# Data shown
──────────────────────────────
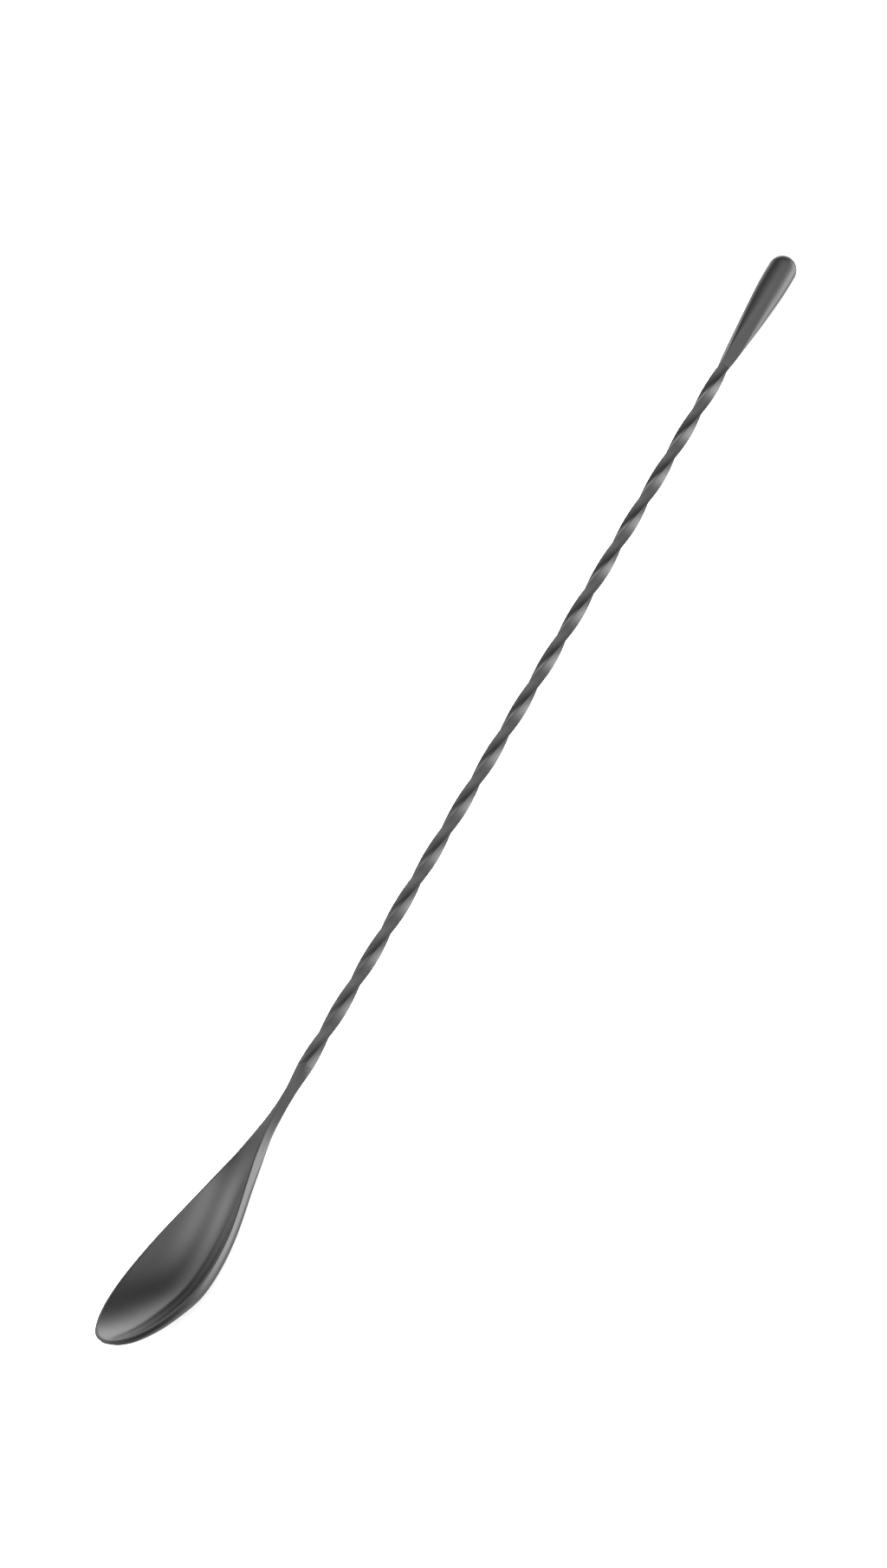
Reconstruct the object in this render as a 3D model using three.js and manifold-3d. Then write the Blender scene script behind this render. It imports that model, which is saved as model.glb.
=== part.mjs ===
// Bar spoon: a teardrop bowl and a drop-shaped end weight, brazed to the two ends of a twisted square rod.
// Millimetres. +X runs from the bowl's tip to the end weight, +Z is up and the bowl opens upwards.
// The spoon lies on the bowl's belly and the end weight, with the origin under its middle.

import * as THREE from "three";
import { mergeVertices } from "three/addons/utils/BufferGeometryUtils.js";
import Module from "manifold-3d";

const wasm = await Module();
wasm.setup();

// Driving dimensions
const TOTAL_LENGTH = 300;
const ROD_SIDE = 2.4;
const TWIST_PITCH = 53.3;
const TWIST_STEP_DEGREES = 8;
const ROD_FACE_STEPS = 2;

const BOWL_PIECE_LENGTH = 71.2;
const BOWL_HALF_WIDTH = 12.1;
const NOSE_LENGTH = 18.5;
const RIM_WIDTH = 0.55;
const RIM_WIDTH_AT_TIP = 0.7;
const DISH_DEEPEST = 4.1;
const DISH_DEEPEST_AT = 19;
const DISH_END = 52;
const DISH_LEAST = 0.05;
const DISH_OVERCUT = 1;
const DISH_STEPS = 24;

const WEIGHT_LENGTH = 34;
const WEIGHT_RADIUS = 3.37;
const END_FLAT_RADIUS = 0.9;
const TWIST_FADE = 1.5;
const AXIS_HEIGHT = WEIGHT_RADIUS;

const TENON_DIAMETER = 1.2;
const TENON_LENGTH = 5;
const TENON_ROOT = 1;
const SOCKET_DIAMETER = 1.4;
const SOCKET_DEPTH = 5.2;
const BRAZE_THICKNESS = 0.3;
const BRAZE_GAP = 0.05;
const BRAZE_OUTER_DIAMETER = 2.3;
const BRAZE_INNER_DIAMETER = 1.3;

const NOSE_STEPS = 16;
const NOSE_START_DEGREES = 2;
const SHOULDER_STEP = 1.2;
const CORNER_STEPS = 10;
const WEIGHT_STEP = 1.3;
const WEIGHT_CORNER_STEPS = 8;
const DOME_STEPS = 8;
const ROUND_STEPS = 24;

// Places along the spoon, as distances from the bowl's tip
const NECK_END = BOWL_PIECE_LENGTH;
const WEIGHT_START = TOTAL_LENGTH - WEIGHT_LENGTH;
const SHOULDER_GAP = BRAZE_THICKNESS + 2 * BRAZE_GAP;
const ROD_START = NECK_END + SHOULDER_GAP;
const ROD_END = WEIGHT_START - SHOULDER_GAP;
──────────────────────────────
Emit the full listing verbatim.

# Exercise answer
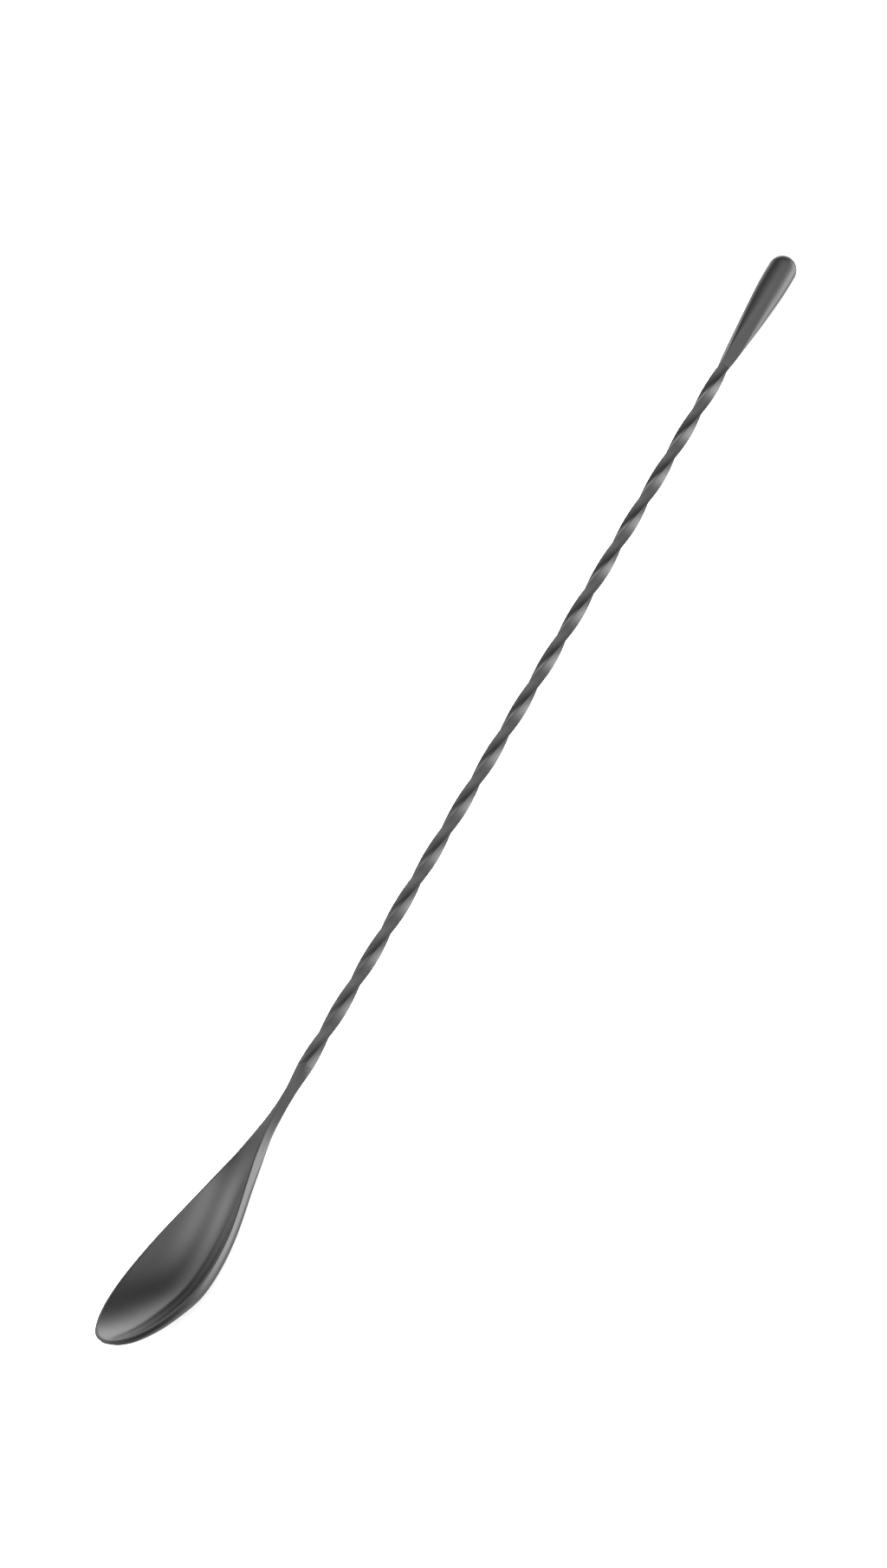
Reconstruct the object in this render as a 3D model using three.js and manifold-3d. Then write the Blender scene script behind this render. It imports that model, which is saved as model.glb.
=== part.mjs ===
// Bar spoon: a teardrop bowl and a drop-shaped end weight, brazed to the two ends of a twisted square rod.
// Millimetres. +X runs from the bowl's tip to the end weight, +Z is up and the bowl opens upwards.
// The spoon lies on the bowl's belly and the end weight, with the origin under its middle.

import * as THREE from "three";
import { mergeVertices } from "three/addons/utils/BufferGeometryUtils.js";
import Module from "manifold-3d";

const wasm = await Module();
wasm.setup();

// Driving dimensions
const TOTAL_LENGTH = 300;
const ROD_SIDE = 2.4;
const TWIST_PITCH = 53.3;
const TWIST_STEP_DEGREES = 8;
const ROD_FACE_STEPS = 2;

const BOWL_PIECE_LENGTH = 71.2;
const BOWL_HALF_WIDTH = 12.1;
const NOSE_LENGTH = 18.5;
const RIM_WIDTH = 0.55;
const RIM_WIDTH_AT_TIP = 0.7;
const DISH_DEEPEST = 4.1;
const DISH_DEEPEST_AT = 19;
const DISH_END = 52;
const DISH_LEAST = 0.05;
const DISH_OVERCUT = 1;
const DISH_STEPS = 24;

const WEIGHT_LENGTH = 34;
const WEIGHT_RADIUS = 3.37;
const END_FLAT_RADIUS = 0.9;
const TWIST_FADE = 1.5;
const AXIS_HEIGHT = WEIGHT_RADIUS;

const TENON_DIAMETER = 1.2;
const TENON_LENGTH = 5;
const TENON_ROOT = 1;
const SOCKET_DIAMETER = 1.4;
const SOCKET_DEPTH = 5.2;
const BRAZE_THICKNESS = 0.3;
const BRAZE_GAP = 0.05;
const BRAZE_OUTER_DIAMETER = 2.3;
const BRAZE_INNER_DIAMETER = 1.3;

const NOSE_STEPS = 16;
const NOSE_START_DEGREES = 2;
const SHOULDER_STEP = 1.2;
const CORNER_STEPS = 10;
const WEIGHT_STEP = 1.3;
const WEIGHT_CORNER_STEPS = 8;
const DOME_STEPS = 8;
const ROUND_STEPS = 24;

// Places along the spoon, as distances from the bowl's tip
const NECK_END = BOWL_PIECE_LENGTH;
const WEIGHT_START = TOTAL_LENGTH - WEIGHT_LENGTH;
const SHOULDER_GAP = BRAZE_THICKNESS + 2 * BRAZE_GAP;
const ROD_START = NECK_END + SHOULDER_GAP;
const ROD_END = WEIGHT_START - SHOULDER_GAP;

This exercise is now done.